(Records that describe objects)
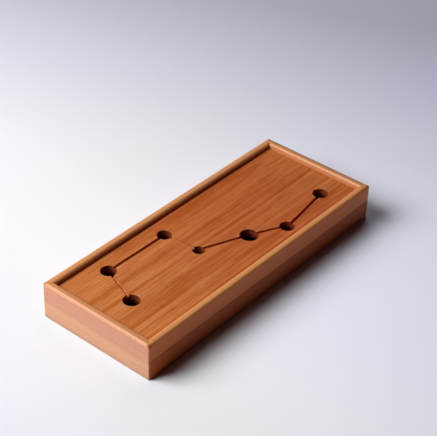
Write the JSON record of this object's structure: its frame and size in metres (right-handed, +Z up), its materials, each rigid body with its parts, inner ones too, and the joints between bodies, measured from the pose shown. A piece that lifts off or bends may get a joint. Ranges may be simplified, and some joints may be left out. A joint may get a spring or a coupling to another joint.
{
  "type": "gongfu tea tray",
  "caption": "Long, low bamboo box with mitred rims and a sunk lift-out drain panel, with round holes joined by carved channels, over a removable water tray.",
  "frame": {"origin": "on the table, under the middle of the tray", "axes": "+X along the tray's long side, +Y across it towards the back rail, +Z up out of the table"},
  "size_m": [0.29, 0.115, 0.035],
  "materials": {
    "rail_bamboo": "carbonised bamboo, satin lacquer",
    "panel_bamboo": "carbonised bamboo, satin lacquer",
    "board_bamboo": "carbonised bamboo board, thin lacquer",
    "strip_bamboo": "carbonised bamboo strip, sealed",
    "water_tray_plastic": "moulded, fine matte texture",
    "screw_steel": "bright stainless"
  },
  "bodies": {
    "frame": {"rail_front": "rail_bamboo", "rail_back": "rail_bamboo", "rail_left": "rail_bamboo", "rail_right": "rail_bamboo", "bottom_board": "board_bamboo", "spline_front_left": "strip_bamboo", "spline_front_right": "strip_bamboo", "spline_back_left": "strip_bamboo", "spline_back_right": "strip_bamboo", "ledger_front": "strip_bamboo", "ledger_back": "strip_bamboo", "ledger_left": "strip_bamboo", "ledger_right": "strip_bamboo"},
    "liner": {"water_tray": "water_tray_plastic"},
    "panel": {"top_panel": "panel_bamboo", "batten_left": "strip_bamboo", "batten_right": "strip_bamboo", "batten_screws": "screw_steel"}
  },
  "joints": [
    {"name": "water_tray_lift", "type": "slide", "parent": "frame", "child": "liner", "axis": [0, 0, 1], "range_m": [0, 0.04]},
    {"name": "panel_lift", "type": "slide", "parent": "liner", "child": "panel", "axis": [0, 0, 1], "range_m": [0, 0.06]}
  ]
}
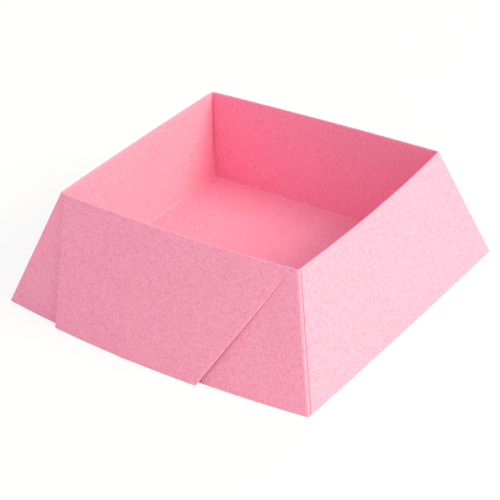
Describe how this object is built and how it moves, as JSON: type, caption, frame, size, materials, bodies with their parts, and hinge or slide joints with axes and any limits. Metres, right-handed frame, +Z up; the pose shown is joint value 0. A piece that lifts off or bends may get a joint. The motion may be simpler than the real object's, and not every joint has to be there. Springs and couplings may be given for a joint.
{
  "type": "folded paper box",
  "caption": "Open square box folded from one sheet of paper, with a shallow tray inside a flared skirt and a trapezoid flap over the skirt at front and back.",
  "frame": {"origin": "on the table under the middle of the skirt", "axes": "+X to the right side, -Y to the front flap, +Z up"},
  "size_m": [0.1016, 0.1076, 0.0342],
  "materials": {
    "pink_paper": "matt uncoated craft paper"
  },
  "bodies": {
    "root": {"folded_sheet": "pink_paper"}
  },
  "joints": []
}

**Problem to work on**. Copy out the full set of records precisely, leaving nothing out.

**Output of the exercise**.
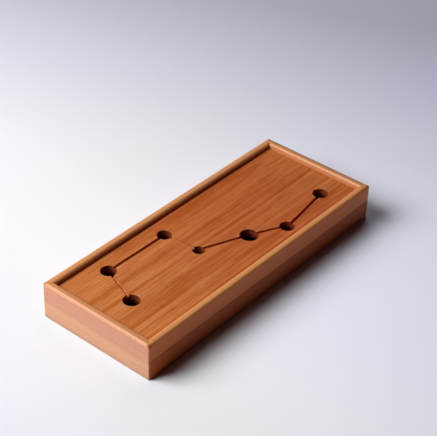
Write the JSON record of this object's structure: its frame and size in metres (right-handed, +Z up), its materials, each rigid body with its parts, inner ones too, and the joints between bodies, measured from the pose shown. A piece that lifts off or bends may get a joint. Ranges may be simplified, and some joints may be left out. A joint may get a spring or a coupling to another joint.
{
  "type": "gongfu tea tray",
  "caption": "Long, low bamboo box with mitred rims and a sunk lift-out drain panel, with round holes joined by carved channels, over a removable water tray.",
  "frame": {"origin": "on the table, under the middle of the tray", "axes": "+X along the tray's long side, +Y across it towards the back rail, +Z up out of the table"},
  "size_m": [0.29, 0.115, 0.035],
  "materials": {
    "rail_bamboo": "carbonised bamboo, satin lacquer",
    "panel_bamboo": "carbonised bamboo, satin lacquer",
    "board_bamboo": "carbonised bamboo board, thin lacquer",
    "strip_bamboo": "carbonised bamboo strip, sealed",
    "water_tray_plastic": "moulded, fine matte texture",
    "screw_steel": "bright stainless"
  },
  "bodies": {
    "frame": {"rail_front": "rail_bamboo", "rail_back": "rail_bamboo", "rail_left": "rail_bamboo", "rail_right": "rail_bamboo", "bottom_board": "board_bamboo", "spline_front_left": "strip_bamboo", "spline_front_right": "strip_bamboo", "spline_back_left": "strip_bamboo", "spline_back_right": "strip_bamboo", "ledger_front": "strip_bamboo", "ledger_back": "strip_bamboo", "ledger_left": "strip_bamboo", "ledger_right": "strip_bamboo"},
    "liner": {"water_tray": "water_tray_plastic"},
    "panel": {"top_panel": "panel_bamboo", "batten_left": "strip_bamboo", "batten_right": "strip_bamboo", "batten_screws": "screw_steel"}
  },
  "joints": [
    {"name": "water_tray_lift", "type": "slide", "parent": "frame", "child": "liner", "axis": [0, 0, 1], "range_m": [0, 0.04]},
    {"name": "panel_lift", "type": "slide", "parent": "liner", "child": "panel", "axis": [0, 0, 1], "range_m": [0, 0.06]}
  ]
}
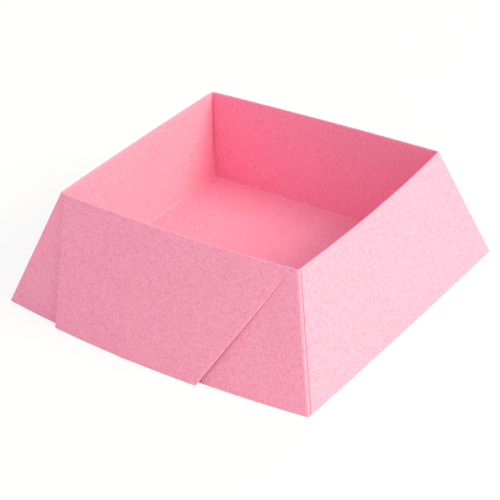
Describe how this object is built and how it moves, as JSON: type, caption, frame, size, materials, bodies with their parts, and hinge or slide joints with axes and any limits. Metres, right-handed frame, +Z up; the pose shown is joint value 0. A piece that lifts off or bends may get a joint. The motion may be simpler than the real object's, and not every joint has to be there. Springs and couplings may be given for a joint.
{
  "type": "folded paper box",
  "caption": "Open square box folded from one sheet of paper, with a shallow tray inside a flared skirt and a trapezoid flap over the skirt at front and back.",
  "frame": {"origin": "on the table under the middle of the skirt", "axes": "+X to the right side, -Y to the front flap, +Z up"},
  "size_m": [0.1016, 0.1076, 0.0342],
  "materials": {
    "pink_paper": "matt uncoated craft paper"
  },
  "bodies": {
    "root": {"folded_sheet": "pink_paper"}
  },
  "joints": []
}